The impact of the European Union on regions and regionalism has received relatively stronger attention, although the extent and the actual mechanism of such an impact remains to be explored more closely. In fact, its declared high general salience (Keating 1998, 17) is falsified or at least not recognized by some research and confirmed by other works. Thus, Morata and Muñoz (1996, 217) state that “the structural funds reform did not succeed in…….a closer involvement of regional governments in the formulation and implementation of programmes….” And until 1993 such reform “only superficially affected the domestic pattern of central-regional relations”. On the contrary, Börzel (2001) develops an empirical analysis of Europeanization where a careful and well sketched comparison between Germany and Spain shows the impact of European Union in transforming the previous conflictive relationships between the center in Madrid and the regions into positive cooperative linkages. The most obvious explanation comes out of the time lag between the emergence of the phenomenon, that Börzel doing the research some years later was able to detect, and the previous moment when Morata and Muňoz conducted their own research. This said, however, the two authors did not deny an impact of the Union on the domestic bureaucratic structures. Although conducted some years later, the analysis by Dudek (1998) on Galicia and Valencia concur with that of these authors to stress the limits of regions in their actual influence within the relationships with the EU. But again, here we are considering two regions much weaker than Catalonia and País Vasco, and above all a different feature of the complex phenomenon, that is, the decentralizing effect of the European Union when the Structural Funds, the agriculture policy and the fishing policy are considered. As is well known, this suggests how taking into account the precise research questions is so important to understand the resulting reply.

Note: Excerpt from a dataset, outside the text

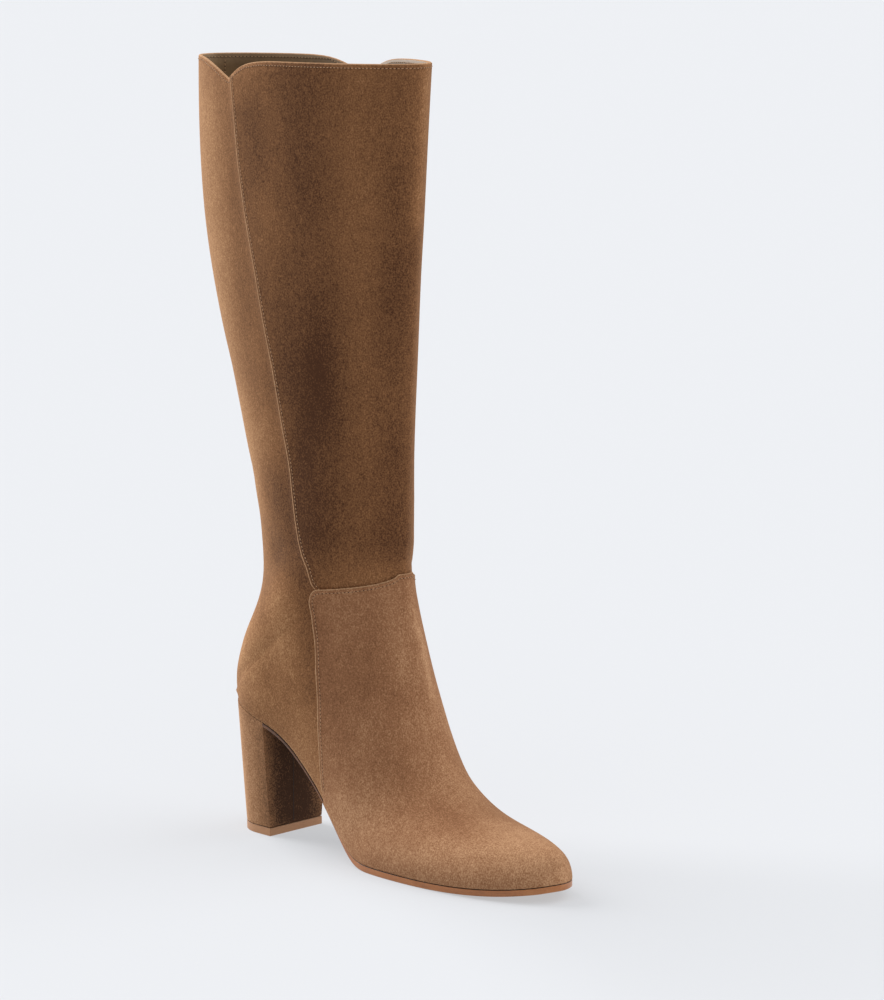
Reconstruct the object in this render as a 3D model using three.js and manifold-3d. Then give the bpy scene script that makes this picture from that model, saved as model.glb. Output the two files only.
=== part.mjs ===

Ladrech (1994) and Balme and Jouve (1996) on France, Verney (1994) and Ioakimidis (1996 and 2001) on Greece, Magone (1997, ch. 9 and 2001) on Portugal, Grote (1996) and Giuliani (2001) on Italy also analyze the regional topic with contrasting final results. Ladrech and Balme and Jouve stress the developments of regional initiatives aimed at Brussels and the cooperative relations between center and periphery brought about by the European regional policies. However, especially Balme and Jouve suggest how, on the one hand, other sub-regional units, such as départments and cities, are also relevant and, on the other hand, the central state is still dominant in all networks. Verney and Ioakimidis on Greece and Magone on Portugal emphasize the decentralizing impact of the structural funds within a previously strong unitary state, the modernizing effects on the civil service, the push for an improvement of industrial sectors and transport infrastructures, the mobilization of civil society. Grote and Giuliani on Italy express different opinions. Grote stresses the changes in administrative structures at regional level, the empowerment of regional governments, the undermining of the control of the central government, the role of other private actors, and also the push for more effective regional governments. In a shorter analysis of the topic Giuliani also considers the trend toward a stronger role of regions in Italy, but accounts for it by making reference to domestic and non European factors.
When the policies are analyzed, there is a much stronger agreement on the differentiated European impact in connection with the different policies. In her description of Italian adaptation to the European Union set up in Maastricht, Sbragia (2001) displays the intertwining of external factors and domestic ones in the reshaping of Italian public finance. Borrás, Font and Gómez (1998) point out the three different kinds of impact brought about by three specific policies (environmental, regional and technological policies) in Spain. Both the work by Tondl (1998) on European regional policy and its major impediments to an effective growth ( incompetence of national administration and unstable macroeconomic policies) and the important contribution by Leonardi (1998) on regional cohesion and convergence, especially in Southern Italy, also pays prominent attention to the policies, rather than to the structural impact.
Most of research mentioned above mirrors a reality described that has been changing in recent years. Consequently, these studies should be revised and updated. A forthcoming research on Italy (Fargion, Morlino, Profeti 2005) does this, and some of the main results can be summarized here in a few points in connection with the four dimensions of representation described in figure 1. They include: 1. the impact of European Union is not an agent of change, but as anticipated when the mechanisms of spillover were described (see above) it has to be seen as a ‘catalist agent’ to bring about results that were already in the actual possibilities; 2. there is a transference of policy patterns from the cohesion policies to other policies at regional level, characterized by a reshaping of regional arena of interests as well; 3. in this process the timing has been very relevant to account for those changes; 4. there no serious connection between amount of resources devoted to the regional policies and extent of change: the Northern and Central regions as Lombardy, Tuscany and Emilia Romagna that receive a relatively smaller amount of funds are those more present in Bruxelles and play a salient role of actors at that level; 5. the role of political leaders is an important factors to explain that activation; 6. because of the European policies a few regional governments have been achieving a greater role within their own space of direct action (the regional level); 7. in a few regions there has been the empowerment of the civil servant if they have at least a minimal capacity of efficient action.
5. Concluding Remarks
The Europeanization, domestic structural impact included, can be detected in different domains and a lot can be said about it. Here, one of the main conclusion of the chapter is that while is more difficult to check the impact of European Union vis-à-vis the parties and the public arena related to them, it is possible to detect such an impact at subnational level when the cohesion policies are considered also with reference to the partial reshaping of representative mechanisms in the direction already envisaged in Figure 1 and administrative modernization. The open question is how these policies will affect the various countries once that for the old member of the Union the basic processes of modernization and reshaping of representation took place and for the new members once the new funds and resources will arrive and have to be implemented and allocated.